Sep 18

Souffrance au travail

Le nombre alarmant de suicides liés au travail a été l’occasion de mettre publiquement en cause certaines méthodes de management. En réalité, la critique est loin de concerner les seuls cas médiatiques. Voilà déjà plusieurs années qu’un médecin du travail attirait notre attention sur le fait que « dans ce monde où la réussite est la principale valeur, les « bonnes manières » peuvent passer pour de la faiblesse et une certaine dose de perversité peut devenir la « norme du métier » » (Dorothée Ramaut, Journal d’un médecin du travail, Paris, Le Cherche Midi, 2006, p. 123). Il fait plus longtemps encore, depuis Emmanuel Kant au moins, que notre civilisation considère que « l’homme, et en général tout être raisonnable, existe comme fin en soi, et non pas simplement comme moyen » (Fondements de la métaphysique des mœurs, trad. Victor Delbos, Paris, Delagrave, 1994, p. 148). En termes d’organisation du travail, cela signifie que les « ressources humaines » ne sont pas une ressource comme les autres, mais une ressource « fin en soi » en quelque sorte, que le management ne peut seulement considérer à des fins d’efficacité ou de profit.
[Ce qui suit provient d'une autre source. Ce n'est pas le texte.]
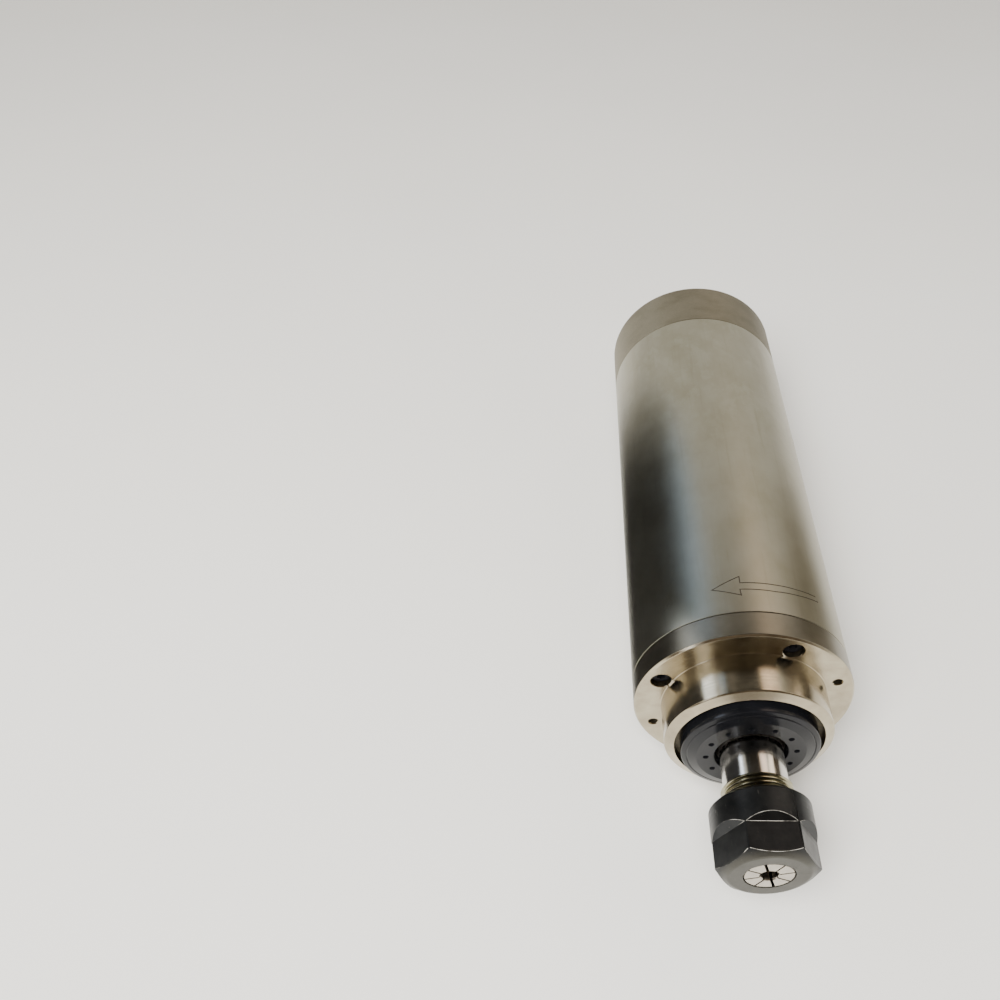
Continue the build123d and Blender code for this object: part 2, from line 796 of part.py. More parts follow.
pieces = {
    "body_sleeve": body_sleeve(),
    "water_jacket": water_jacket(),
    "jacket_seals": jacket_seals(),
    "front_flange": front_flange(),
    "flange_screws": flange_screws(),
    "bearing_cover": bearing_cover(),
    "front_bearing_outer_rings": outer_rings(*front_bearing),
    "front_bearing_inner_rings": inner_rings(*front_bearing),
    "front_bearing_balls": balls(*front_bearing, front_ball_count),
    "front_bearing_cages": cages(*front_bearing, front_ball_count),
    "stator_core": stator_core(),
    "stator_windings": stator_windings(),
    "rear_bearing_seat": rear_bearing_seat(),
    "preload_springs": preload_springs(),
    "rear_bearing_outer_rings": outer_rings(*rear_bearing),
    "rear_bearing_inner_rings": inner_rings(*rear_bearing),
    "rear_bearing_balls": balls(*rear_bearing, rear_ball_count),
    "rear_bearing_cages": cages(*rear_bearing, rear_ball_count),
    "rear_cap": rear_cap(),
    "cap_screws": cap_screws(),
    "socket_shell": socket_shell(),
    "socket_insert": socket_insert(),
    "socket_pins": socket_pins(),
    "socket_nut": socket_nut(),
    "water_nipple_in": water_nipple(-1),
    "water_nipple_out": water_nipple(1),
    "nipple_washers": nipple_washers(),
    "spindle_shaft": spindle_shaft(),
    "rotor_core": rotor_core(),
    "rotor_end_rings": rotor_end_rings(),
    "front_lock_ring": front_lock_ring(),
    "rear_lock_nut": rear_lock_nut(),
    "collet": collet(),
    "collet_nut": collet_nut(),
}

for name, shape in pieces.items():
    export_step(shape, f"parts/{name}.step")
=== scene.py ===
import math

import bmesh
import bpy
from mathutils import Matrix, Vector


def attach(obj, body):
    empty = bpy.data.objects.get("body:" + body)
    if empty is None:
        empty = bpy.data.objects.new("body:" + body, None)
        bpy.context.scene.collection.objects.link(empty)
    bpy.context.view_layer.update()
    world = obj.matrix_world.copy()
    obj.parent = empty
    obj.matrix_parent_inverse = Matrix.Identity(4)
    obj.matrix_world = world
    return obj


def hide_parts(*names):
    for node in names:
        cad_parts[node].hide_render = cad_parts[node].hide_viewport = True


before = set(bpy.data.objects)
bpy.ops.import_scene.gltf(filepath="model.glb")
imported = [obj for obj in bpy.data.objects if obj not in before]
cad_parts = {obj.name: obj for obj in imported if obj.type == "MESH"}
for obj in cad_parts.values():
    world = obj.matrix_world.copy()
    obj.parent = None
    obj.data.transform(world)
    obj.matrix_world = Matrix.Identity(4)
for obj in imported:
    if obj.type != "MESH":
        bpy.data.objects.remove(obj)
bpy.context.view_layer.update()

print("frame loaded:", len(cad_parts), "nodes")

mm = 0.001  # the frame is in metres, sizes here are in millimetres


def perMm(size):  # texture scale for a feature of that many millimetres
    return 1 / (size * mm)


# ---- shapes, all turned round the Y axis, stations are along it

quality = {"bodyColumns": 288, "smallColumns": 160, "boltColumns": 40, "cornerReach": 0.45,
           "straightBend": 0.05}
rounding = {"segments": 2, "fromDegrees": 24, "mergeWithin": 0.06, "dropUnder": 0.02, "normalWeight": 60}


def softened(outline, radius=0.25, steps=3):
    # rounds each corner of a closed half section, a third number on a point is its own radius
    result = []
    count = len(outline)
    for index in range(count):
        here = Vector(outline[index][:2])
        back = Vector(outline[index - 1][:2]) - here
        ahead = Vector(outline[(index + 1) % count][:2]) - here
        size = outline[index][2] if len(outline[index]) > 2 else radius
        bend = math.pi - back.angle(ahead)
        if size <= 0 or bend < quality["straightBend"] or here[1] < 0.01:
            result.append(tuple(here))
            continue
        longest = quality["cornerReach"] * min(back.length, ahead.length)
        reach = min(size * math.tan(bend / 2), longest)
        first = here + back.normalized() * reach
        last = here + ahead.normalized() * reach
        for step in range(steps + 1):
            t = step / steps
            point = first * (1 - t) ** 2 + here * 2 * t * (1 - t) + last * t ** 2
            result.append(tuple(point))
    return result


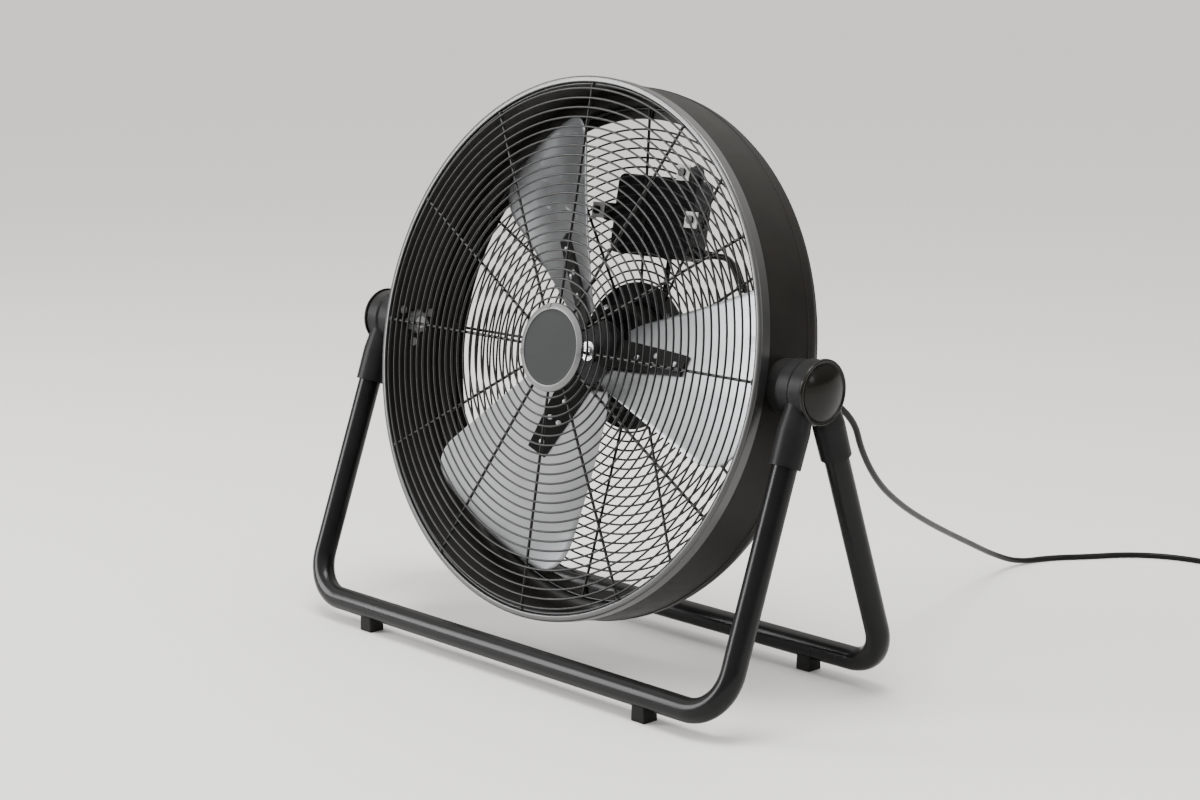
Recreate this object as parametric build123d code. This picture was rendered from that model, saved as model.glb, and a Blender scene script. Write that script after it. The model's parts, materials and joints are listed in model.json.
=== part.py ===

Cette perspective déjà datée de la gestion des ressources humaines entre en contradiction avec les exigences élémentaires de la psychologie humaine, et finit par provoquer de véritables drames. Cette issue interroge aussi le statut de notre civilisation, parce qu’un management qui peut tuer serait certes bien plus proche de ce que l’on appelle barbarie.